- Directed by: Kevin Anderson
- Produced by: Walter Dobrowolski Kevin Anderson
- Cinematography: Kevin Anderson
- Edited by: Kevin Anderson
- Release date: 28 May 1979 (Sydney);
- Running time: 66 mins
- Country: Australia
- Language: English

= The King of the Two Day Wonder =

The King of the Two Day Wonder is a 1979 Australian film. It was directed by Kevin Anderson, and starred Walter Dobrowolski and Sigrid Thornton. Anderson's first dramatic film, it was made with a low budget over a period of four years. It was screened at the 1978 Chicago International Film Festival, (where it was nominated for a Gold Hugo Award.) and the Mannheim International Film Festival in 1978.

==Plot==

A writer of pulp detective novels has trouble finishing his latest book.
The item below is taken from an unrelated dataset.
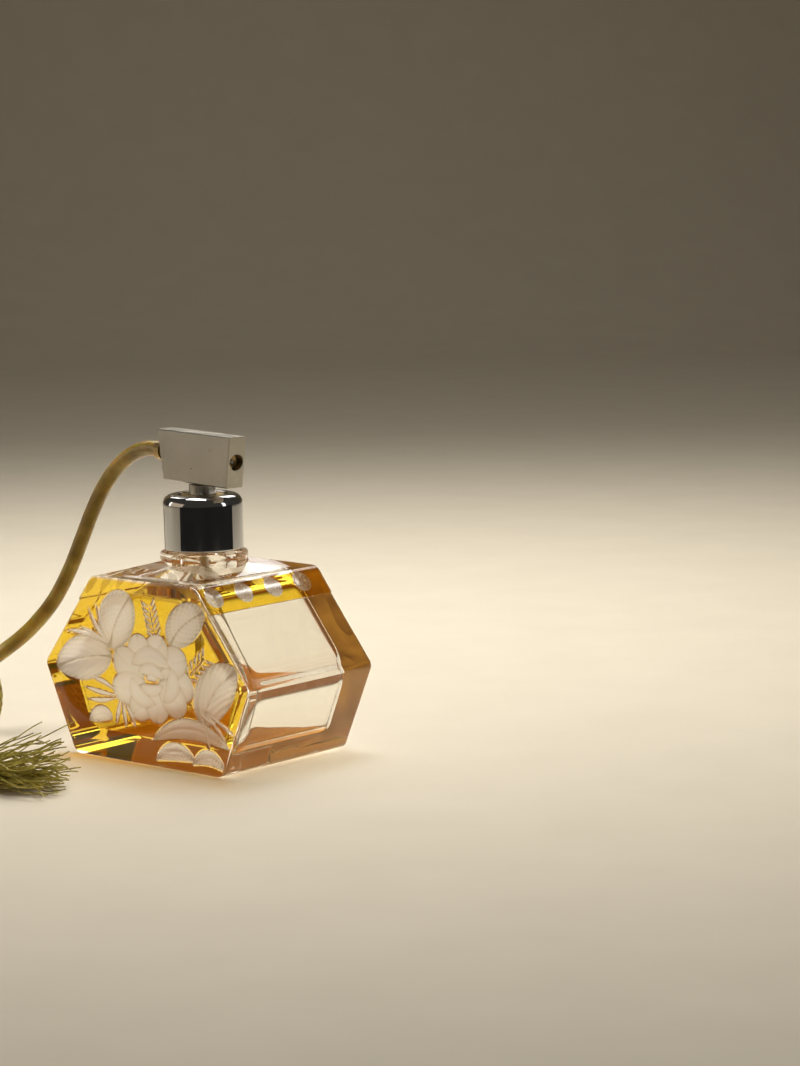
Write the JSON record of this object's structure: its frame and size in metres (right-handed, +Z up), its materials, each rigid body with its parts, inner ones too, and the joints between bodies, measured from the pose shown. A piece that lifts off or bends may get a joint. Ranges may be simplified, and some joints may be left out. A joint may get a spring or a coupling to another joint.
{
  "type": "perfume atomiser",
  "caption": "Squat six-sided cut-glass perfume bottle with engraved flowers, a screwed metal spray head, an air hose and a netted squeeze bulb with a tassel.",
  "frame": {"origin": "middle of the bottle's base, on the table", "axes": "+Z up; X along the bottle's wide way, with the spray nozzle towards +X; the engraved front face looks along -Y"},
  "size_m": [0.1264, 0.1257, 0.101],
  "materials": {
    "stained_glass": "polished, engraved",
    "cap_chrome": "mirror polish",
    "head_nickel": "satin",
    "tube_nickel": "drawn",
    "fitting_brass": "machined",
    "hose_rubber": "aged, smooth",
    "bulb_rubber": "matte",
    "silk_thread": "twisted thread",
    "cork_seal": "pressed cork",
    "neck_cement": "plaster"
  },
  "bodies": {
    "bottle": {"glass_bottle": "stained_glass", "neck_ring": "fitting_brass", "neck_cement": "neck_cement"},
    "plug": {"plug_bush": "fitting_brass", "neck_gasket": "cork_seal"},
    "spray_head": {"head_block": "head_nickel", "stem": "head_nickel", "stem_clip": "fitting_brass", "dip_tube": "tube_nickel", "nozzle_body": "fitting_brass", "nozzle_jet": "tube_nickel", "nozzle_gasket": "bulb_rubber", "hose_nipple": "fitting_brass", "hose_ferrule": "fitting_brass", "hose": "hose_rubber", "bulb_connector": "fitting_brass", "neck_binding": "silk_thread", "rubber_bulb": "bulb_rubber", "net_cover": "silk_thread"},
    "washer": {"slip_washer": "fitting_brass"},
    "cap": {"screw_cap": "cap_chrome", "cap_lining": "cork_seal"},
    "bulb_tail": {"valve_housing": "fitting_brass", "valve_cap": "fitting_brass", "tassel_cord": "silk_thread", "tassel_head": "silk_thread", "tassel_fringe": "silk_thread"},
    "ball": {"valve_ball": "tube_nickel"}
  },
  "joints": [
    {"name": "unit_lift", "type": "slide", "parent": "bottle", "child": "plug", "axis": [0, 0, 1], "range_m": [0, 0.075]},
    {"name": "head_swivel", "type": "hinge", "parent": "plug", "child": "spray_head", "pos_m": [0, 0, 0.08], "axis": [0, 0, 1], "continuous": true},
    {"name": "cap_rise", "type": "slide", "parent": "plug", "child": "washer", "axis": [0, 0, 1], "range_m": [0, 0.00267]},
    {"name": "cap_turn", "type": "hinge", "parent": "washer", "child": "cap", "pos_m": [0, 0, 0.07], "axis": [0, 0, 1], "range_deg": [0, 480]},
    {"name": "bulb_squeeze", "type": "slide", "parent": "spray_head", "child": "bulb_tail", "axis": [-0.6157, 0.788, 0], "range_m": [0, 0.01], "stiffness_N_per_m": 400, "deforming": ["rubber_bulb", "net_cover"]},
    {"name": "inlet_ball", "type": "slide", "parent": "bulb_tail", "child": "ball", "axis": [0.6157, -0.788, 0], "range_m": [0, 0.0008]}
  ],
  "couplings": [
    {"joint": "cap_turn", "follows": "cap_rise", "rad_per_m": 3141.6}
  ]
}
The film follows him through a creative dilemma.

==Cast==

- Walter Dobrowolski as Robert Damien / Blake
- Sigrid Thornton as Christy
- Allen Bickford as Barry
- James Robertson as Assassin
- Maureen O'Loughlin as Ondine
- Peter Sumner as Jim Delaney

==Reception==
The film was not a commercial success. It has been noted for technical sophistication and creative cinematography, but criticised for being overly stylistic.